Of the three contenders for the post, India is most familiar with Wickremesinghe, having dealt with him during his six stints as Prime Minister and also as leader of the Opposition during a political career spanning nearly five decades.

But given the circumstances in which he won the election, it remains to be seen whether Prime Minister Narendra Modi congratulates Wickremesinghe on his win.

Unlike 2015 when Modi had congratulated Wickremesinghe after he was sworn in as Premier, no such greeting was offered when the latter assumed the office in May this year after predecessor Mahinda Rajapaksa was forced to step down by the protesters.

Protesters sporting “Ranil Go Home” bands continued to occupy the President’s House, saying they did not accept Wickremesinghe as the head of state.

But reports from Colombo suggest the numbers on the streets have thinned. “In recent days, there have been reports of differences between various groups of protesters. Ranil, shrewd politician that he is, can be expected to play on these differences,” N. Sathiya Moorthy, a Chennai-based commentator on Sri Lankan politics, told The Telegraph.

Already, police have secured a court order prohibiting anyone from assembling within a 50-metre radius of the S.W.R.D. Bandaranayake statue at Galle Face, the epicentre of the protests in Colombo.

At the policy level, Sathiya Moorthy does not anticipate any major change of course on Wickremesinghe’s watch as far as India is concerned.

Although the Rajapaksas are generally perceived as more pro-China, they had attempted to balance the equation with India in recent years, awarding it a project to develop the Western Container Terminal at the Colombo port, inking a long-pending deal with Indian Oil Corporation for joint development of the Trincomalee Oil Tank Farm, and awarding renewable energy projects to the Adani Group.

As for the Tamil question, the 10-member Tamil National Alliance’s refusal to back Wickremesinghe in the presidential election is likely to affect its campaign for implementation of the 13th Amendment of the Sri Lankan Constitution for devolution of powers to the provinces.

On Wednesday, the Indian high commission had to again get into rumour-dousing mode following media reports that India was trying to influence political leaders in Sri Lanka on how to vote in the presidential election.

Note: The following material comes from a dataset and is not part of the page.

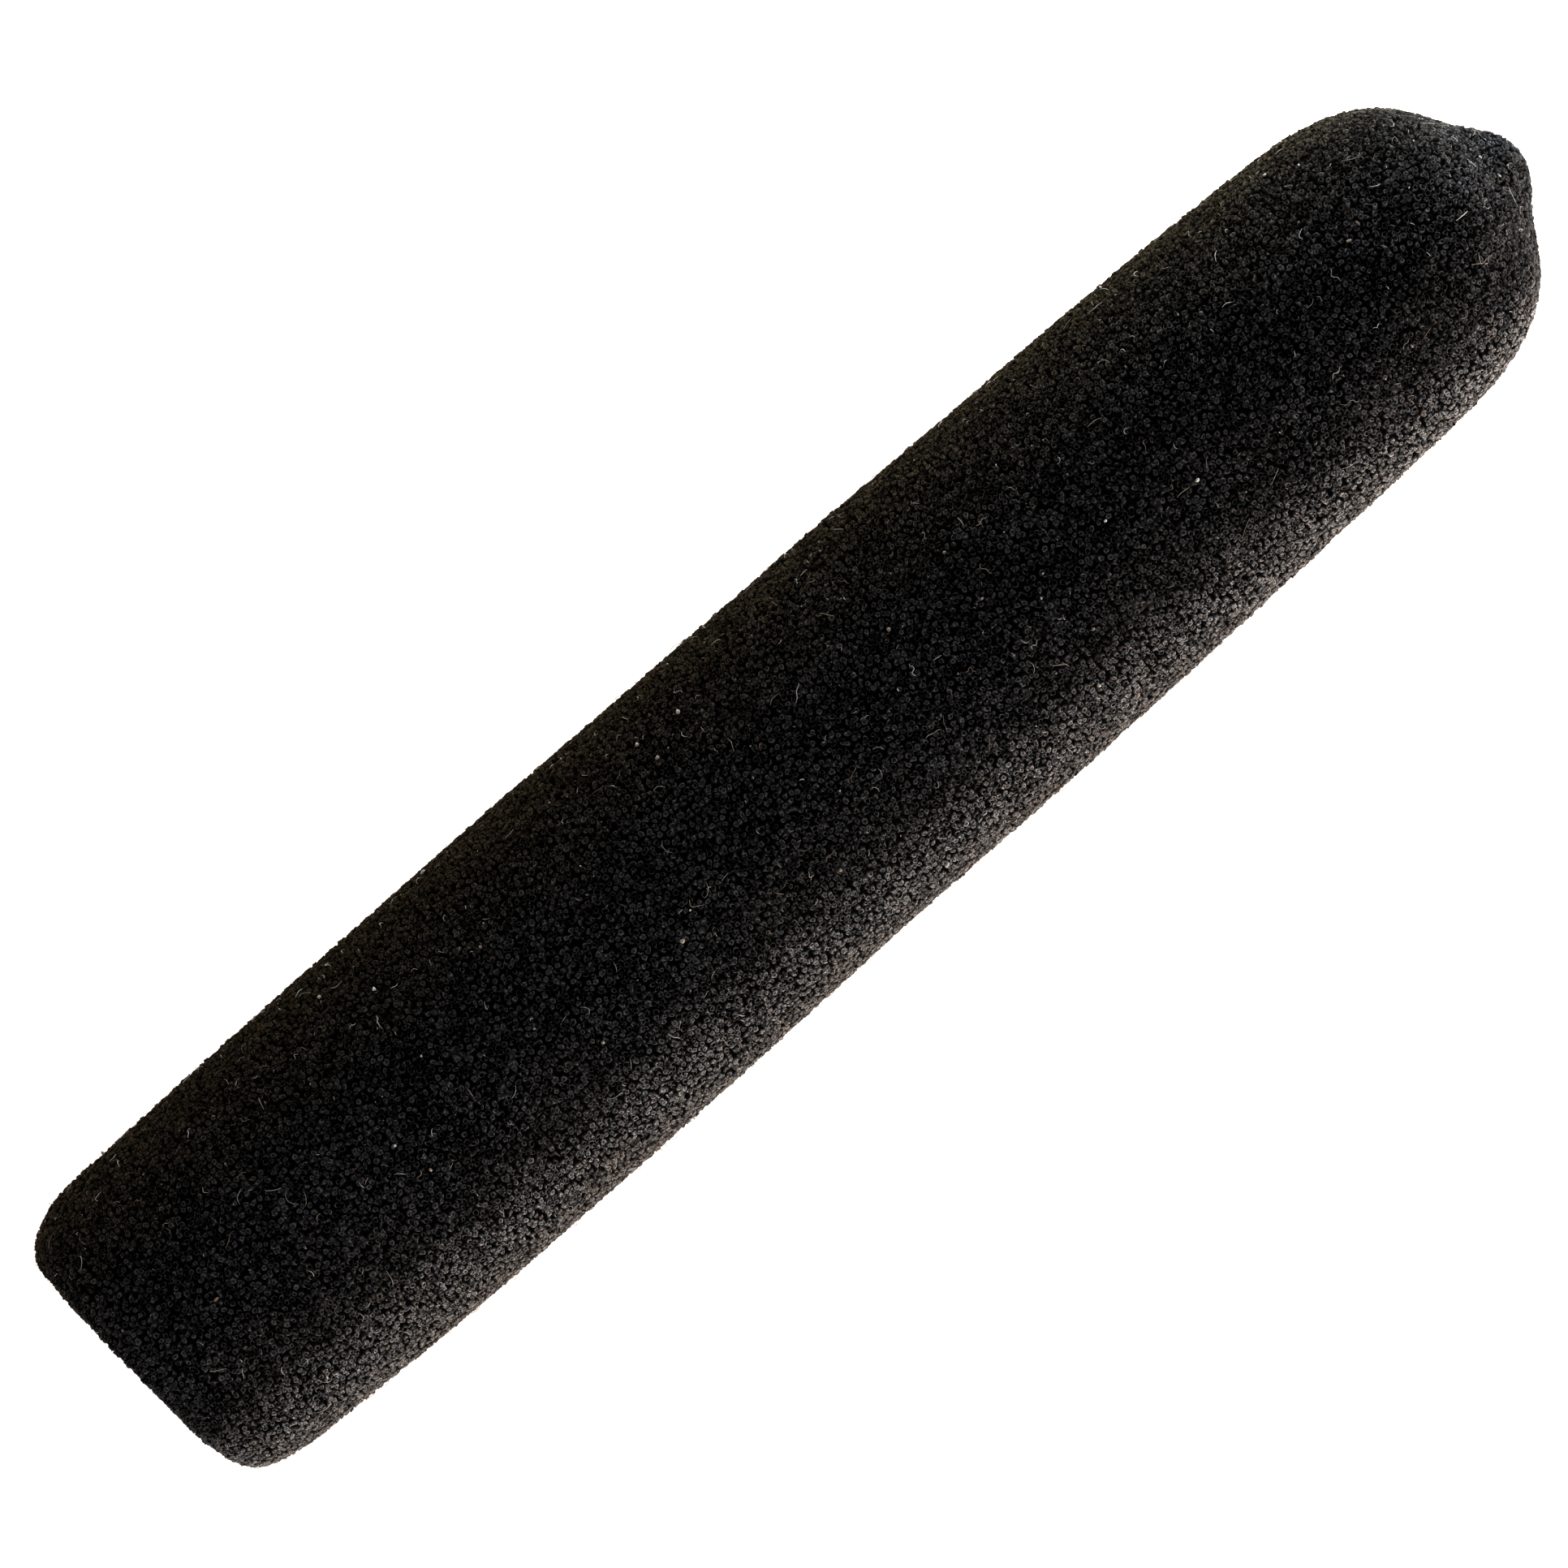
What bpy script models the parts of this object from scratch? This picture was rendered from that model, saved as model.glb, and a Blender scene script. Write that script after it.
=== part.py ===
"""Slip-on foam windscreen for a slim shotgun microphone, lying on its side.

The axis runs along X, from the open mouth at -X to the closed nose at +X. The foam's lowest
line is at Z = 0, and the origin is on it, halfway along. Every piece is turned about the axis,
from an outline of (distance from the mouth's face, radius) points. Sizes are in metres.
"""

import math

import bmesh
import bpy
from mathutils import Vector
from mathutils.geometry import interpolate_bezier

# The whole windscreen
LENGTH = 0.180
BODY_DIAMETER = 0.0354  # at its fullest section

# The outside of the foam, from the mouth to the tip
FACE_DIAMETER = 0.0262  # of the flat ring round the mouth
MOUTH_EDGE_LENGTH = 0.010  # of the soft edge between that ring and the side
MOUTH_TAPER = 0.00045  # the side's radius there is this much under the fullest one
FULLEST_AT = 0.047  # from the mouth's face
SHOULDER_TAPER = 0.0016  # the radius where the dome starts is this much under the fullest one
DOME_LENGTH = 0.018
TIP_LENGTH = 0.004
TIP_ROOT_DIAMETER = 0.014
TIP_CAP_LENGTH = 0.0018
TIP_CAP_DIAMETER = 0.0082

# The bore for the microphone
BORE_DIAMETER = 0.0184
NOSE_THICKNESS = 0.018  # solid foam between the bore's end and the tip
MOUTH_LIP = 0.001  # rounding of the bore's rim
BORE_END_ROUND = 0.0015

# The rubber ring in a groove of the bore
RING_INSET = 0.005  # from the mouth's face
RING_WIDTH = 0.006
RING_SEAT = 0.0016  # the groove's depth in the foam
RIB_COUNT = 3
RIB_STAND = 0.0003  # the ribs' crests stand this far into the bore
RIB_HEIGHT = 0.0006

# The soft pad at the bore's end
PAD_THICKNESS = 0.006
PAD_ROUND = 0.0008

# Between pieces that touch
FIT_GAP = 0.0003

# Fineness of the turned shapes
SIDES = 32
EDGE_STEPS = 5
SIDE_STEPS = 6
DOME_STEPS = 8
TIP_STEPS = 4
ROUND_STEPS = 4
RIB_STEPS = 6
MERGE_WITHIN = 1e-6
SHARP_ABOVE = math.radians(50)

# How each stretch of the outside bends: its two Bezier handles, as shares of the stretch's run
# along the axis and of its change in radius
EDGE_BEND = ((0.0, 0.23), (0.34, 0.90))
BELLY_BEND = ((0.30, 0.80), (0.55, 1.0))
TAPER_BEND = ((0.20, 0.0), (0.855, 0.35))
DOME_BEND = ((0.667, 0.055), (0.833, 0.43))
TIP_FLANK_BEND = ((0.23, 0.30), (0.59, 0.66))
TIP_CAP_BEND = ((0.50, 0.24), (1.0, 0.54))

# Worked out from the sizes above
MOUTH_X = -LENGTH / 2
AXIS_HEIGHT = BODY_DIAMETER / 2
BORE_RADIUS = BORE_DIAMETER / 2
BORE_DEPTH = LENGTH - NOSE_THICKNESS
SEAT_RADIUS = BORE_RADIUS + RING_SEAT


def material(name, colour, roughness):
    """A Principled material with no metal in it."""
    made = bpy.data.materials.new(name)
    made.use_nodes = True
    shader = made.node_tree.nodes["Principled BSDF"]
    shader.inputs["Base Color"].default_value = (*colour, 1.0)
    shader.inputs["Roughness"].default_value = roughness
    shader.inputs["Metallic"].default_value = 0.0
    return made


def black_foam():
    return material("black_foam", (0.012, 0.012, 0.014), 0.95)


def black_rubber():
    return material("black_rubber", (0.020, 0.020, 0.021), 0.55)


def grey_foam():
    return material("grey_foam", (0.045, 0.045, 0.048), 0.95)


def bend(start, end, handles, steps):
    """A Bezier curve from start to end, without start itself."""
    run = Vector(end) - Vector(start)
    pulled = [Vector(start) + Vector(share) * run for share in handles]
    curve = interpolate_bezier(Vector(start), *pulled, Vector(end), steps + 1)
    return [(point.x, point.y) for point in curve[1:]]


def quarter_round(centre, size, first_turn, steps):
    """A quarter circle's points about centre, with angles in quarter turns from the axis."""
    found = []
    for step in range(steps + 1):
        angle = (first_turn + step / steps) * math.pi / 2
        along = centre[0] + size * math.cos(angle)
        radius = centre[1] + size * math.sin(angle)
        found.append((along, radius))
    return found


def outside_outline():
    """The outside of the foam, from the rim of the mouth's face to the tip on the axis."""
    body_radius = BODY_DIAMETER / 2
    dome_at = LENGTH - TIP_LENGTH - DOME_LENGTH
    stretches = [
        (MOUTH_EDGE_LENGTH, body_radius - MOUTH_TAPER, EDGE_BEND, EDGE_STEPS),
        (FULLEST_AT, body_radius, BELLY_BEND, SIDE_STEPS),
        (dome_at, body_radius - SHOULDER_TAPER, TAPER_BEND, SIDE_STEPS),
        (LENGTH - TIP_LENGTH, TIP_ROOT_DIAMETER / 2, DOME_BEND, DOME_STEPS),
        (LENGTH - TIP_CAP_LENGTH, TIP_CAP_DIAMETER / 2, TIP_FLANK_BEND, TIP_STEPS),
        (LENGTH, 0.0, TIP_CAP_BEND, TIP_STEPS),
    ]
    outline = [(0.0, FACE_DIAMETER / 2)]
    for along, radius, handles, steps in stretches:
        outline += bend(outline[-1], (along, radius), handles, steps)
    return outline


def bore_outline():
    """The bore, from its end on the axis to the rim that meets the mouth's face."""
    end_round = (BORE_DEPTH - BORE_END_ROUND, BORE_RADIUS - BORE_END_ROUND)
    lip_round = (MOUTH_LIP, BORE_RADIUS + MOUTH_LIP)
    groove_start = RING_INSET - FIT_GAP
    groove_end = RING_INSET + RING_WIDTH + FIT_GAP
    outline = [(BORE_DEPTH, 0.0)]
    outline += quarter_round(end_round, BORE_END_ROUND, 0, ROUND_STEPS)
    outline += [(groove_end, BORE_RADIUS), (groove_end, SEAT_RADIUS)]
    outline += [(groove_start, SEAT_RADIUS), (groove_start, BORE_RADIUS)]
    lip = quarter_round(lip_round, MOUTH_LIP, 2, ROUND_STEPS)
    outline += lip[::-1]
    return outline


def ring_outline():
    """The ring's section: a flat back towards the foam, and ribs like a cosine towards the bore."""
    crest = BORE_RADIUS - RIB_STAND
    outline = []
    for step in range(RIB_COUNT * RIB_STEPS + 1):
        share = step / (RIB_COUNT * RIB_STEPS)
        depth = RIB_HEIGHT * (1 + math.cos(2 * math.pi * RIB_COUNT * share)) / 2
        outline.append((RING_INSET + share * RING_WIDTH, crest + depth))
    outline.append((RING_INSET + RING_WIDTH, SEAT_RADIUS - FIT_GAP))
    outline.append((RING_INSET, SEAT_RADIUS - FIT_GAP))
    return outline


def pad_outline():
    """The pad's section, from the middle of its front face round to the middle of its back."""
    back = BORE_DEPTH - FIT_GAP
    front = back - PAD_THICKNESS
    radius = BORE_RADIUS - FIT_GAP
    front_centre = (front + PAD_ROUND, radius - PAD_ROUND)
    front_rim = quarter_round(front_centre, PAD_ROUND, 1, ROUND_STEPS)
    # The back's rounding has the size of the bore end's, so that the gap between them is even.
    back_centre = (back - BORE_END_ROUND, radius - BORE_END_ROUND)
    back_rim = quarter_round(back_centre, BORE_END_ROUND, 0, ROUND_STEPS)
    return [(front, 0.0), *front_rim[::-1], *back_rim[::-1], (back, 0.0)]


def turned(name, outline, finish):
    """One closed body turned about the axis, with flats that touch the round shape from outside."""
    on_axis = outline[0][1] == 0.0
    half_side = math.pi / SIDES
    to_corner = 1 / math.cos(half_side)
    shape = bmesh.new()
    corners = []
    for along, radius in outline:
        reach = radius * to_corner
        across = reach * math.sin(half_side)
        up = AXIS_HEIGHT + reach * math.cos(half_side)
        corners.append(shape.verts.new((MOUTH_X + along, across, up)))
    pairs = list(zip(corners, corners[1:]))
    if not on_axis:
        pairs.append((corners[-1], corners[0]))
    edges = [shape.edges.new(pair) for pair in pairs]
    bmesh.ops.spin(
        shape,
        geom=corners + edges,
        cent=(0.0, 0.0, AXIS_HEIGHT),
        axis=(1.0, 0.0, 0.0),
        angle=2 * math.pi,
        steps=SIDES,
    )
    bmesh.ops.remove_doubles(shape, verts=shape.verts, dist=MERGE_WITHIN)
    bmesh.ops.recalc_face_normals(shape, faces=shape.faces)
    mesh = bpy.data.meshes.new(name)
    shape.to_mesh(mesh)
    shape.free()
    mesh.shade_smooth()
    mesh.set_sharp_from_angle(angle=SHARP_ABOVE)
    mesh.materials.append(finish)
    made = bpy.data.objects.new(name, mesh)
    bpy.context.scene.collection.objects.link(made)
    return made


def foam_body():
    """The moulded foam: its outside, and the blind bore with the ring's groove."""
    outline = bore_outline() + outside_outline()
    return turned("foam_body", outline, black_foam())


def grip_ring():
    """The ribbed rubber ring that holds the foam on the microphone's tube."""
    return turned("grip_ring", ring_outline(), black_rubber())


def front_pad():
    """The soft disc that the front of the microphone comes up against."""
    return turned("front_pad", pad_outline(), grey_foam())


def clear_scene():
    for old in list(bpy.data.objects):
        bpy.data.objects.remove(old)


def main():
    clear_scene()
    foam_body()
    grip_ring()
    front_pad()


main()
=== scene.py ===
"""Finished surfaces, materials, light and camera for a slip-on foam microphone windscreen.

The windscreen lies along X on the floor, with its mouth at -X and its nose at +X. Each piece is
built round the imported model, which gives its place and its main sizes. Sizes are in metres.
"""

import math

import bpy
import numpy as np
from bpy.props import FloatProperty, FloatVectorProperty, IntProperty, PointerProperty
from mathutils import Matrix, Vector


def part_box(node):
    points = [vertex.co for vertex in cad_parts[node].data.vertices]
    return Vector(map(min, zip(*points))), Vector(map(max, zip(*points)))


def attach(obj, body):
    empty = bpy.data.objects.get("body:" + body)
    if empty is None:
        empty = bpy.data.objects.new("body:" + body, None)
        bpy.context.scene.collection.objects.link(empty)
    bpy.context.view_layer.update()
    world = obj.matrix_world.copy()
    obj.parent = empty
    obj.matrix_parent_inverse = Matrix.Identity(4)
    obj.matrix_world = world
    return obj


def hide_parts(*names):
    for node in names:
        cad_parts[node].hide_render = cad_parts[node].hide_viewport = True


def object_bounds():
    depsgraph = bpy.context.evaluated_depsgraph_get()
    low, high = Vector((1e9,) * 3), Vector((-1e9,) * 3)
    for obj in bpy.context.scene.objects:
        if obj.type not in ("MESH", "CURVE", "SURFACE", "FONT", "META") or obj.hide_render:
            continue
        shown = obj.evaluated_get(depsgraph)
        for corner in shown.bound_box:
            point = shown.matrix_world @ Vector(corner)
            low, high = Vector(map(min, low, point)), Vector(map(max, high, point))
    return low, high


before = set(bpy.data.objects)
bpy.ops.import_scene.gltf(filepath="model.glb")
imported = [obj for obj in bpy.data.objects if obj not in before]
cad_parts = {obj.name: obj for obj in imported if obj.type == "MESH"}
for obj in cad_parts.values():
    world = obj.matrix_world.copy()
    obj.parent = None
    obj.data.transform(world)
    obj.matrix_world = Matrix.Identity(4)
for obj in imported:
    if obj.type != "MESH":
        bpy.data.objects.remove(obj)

bl_info = {
    "name": "Foam windscreen",
    "version": (1, 0, 0),
    "blender": (4, 5, 0),
    "location": "3D View > Sidebar > Windscreen",
    "description": "Builds the pored foam, the grip ring, the front pad and the lint of a windscreen",
    "category": "Object",
}

MM = 0.001
BODY = "root"

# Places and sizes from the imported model
CAD_LOW, CAD_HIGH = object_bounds()
FLOOR_HEIGHT = CAD_LOW.z
FOAM_LOW, FOAM_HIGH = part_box("foam_body")
RING_LOW, RING_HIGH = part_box("grip_ring")
PAD_LOW, PAD_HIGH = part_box("front_pad")
MOUTH_X = FOAM_LOW.x
LENGTH = FOAM_HIGH.x - FOAM_LOW.x
AXIS_HEIGHT = (FOAM_LOW.z + FOAM_HIGH.z) / 2
BODY_RADIUS = (FOAM_HIGH.z - FOAM_LOW.z) / 2
RING_RADIUS = (RING_HIGH.z - RING_LOW.z) / 2
PAD_RADIUS = (PAD_HIGH.z - PAD_LOW.z) / 2

# The section's other sizes, with distances along the axis from the mouth's face
FIT_GAP = 0.3 * MM
FACE_RADIUS = 13.1 * MM
MOUTH_EDGE_LENGTH = 10 * MM
MOUTH_TAPER = 0.45 * MM
FULLEST_AT = 47 * MM
SHOULDER_TAPER = 1.6 * MM
DOME_LENGTH = 18 * MM
TIP_LENGTH = 4 * MM
TIP_ROOT_RADIUS = 7 * MM
TIP_CAP_LENGTH = 1.8 * MM
TIP_CAP_RADIUS = 4.1 * MM
MOUTH_LIP = 1 * MM
BORE_END_ROUND = 1.5 * MM
PAD_ROUND = 0.8 * MM
BORE_RADIUS = PAD_RADIUS + FIT_GAP
BORE_DEPTH = PAD_HIGH.x + FIT_GAP - MOUTH_X
SEAT_RADIUS = RING_RADIUS + FIT_GAP
GROOVE_START = RING_LOW.x - FIT_GAP - MOUTH_X
GROOVE_END = RING_HIGH.x + FIT_GAP - MOUTH_X

# How each stretch of the outside bends: its two Bezier handles, as shares of the stretch's run
# along the axis and of its change in radius
EDGE_BEND = ((0.0, 0.23), (0.34, 0.90))
BELLY_BEND = ((0.30, 0.80), (0.55, 1.0))
TAPER_BEND = ((0.20, 0.0), (0.855, 0.35))
DOME_BEND = ((0.667, 0.055), (0.833, 0.43))
TIP_FLANK_BEND = ((0.23, 0.30), (0.59, 0.66))
TIP_CAP_BEND = ((0.50, 0.24), (1.0, 0.54))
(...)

“We have seen baseless and purely speculative media reports about efforts at political-level from India to influence political leaders in Sri Lanka regarding elections in the Sri Lankan Parliament to the post of the President of Sri Lanka,” the Indian high commission tweeted.

“We categorically deny these media reports as completely false. They are clearly a figment of someone’s imagination. It is reiterated that India supports the realisation of aspirations of the people of Sri Lanka in accordance with democratic means and values, established institutions as well as constitutional provisions, and doesn’t interfere in internal affairs and democratic processes of another country.”

The TNA leader and MP for Jaffna and Killinochchi electoral district, M.A. Sumanthiran, also sought to trash a media report. “Today’s Kalaikathir story that an @IndiainSL Diplomat told the #TNA Parliamentary Group how they should vote on my ‘speaker phone’ is absolutely false,” he tweeted, referring to a media outlet.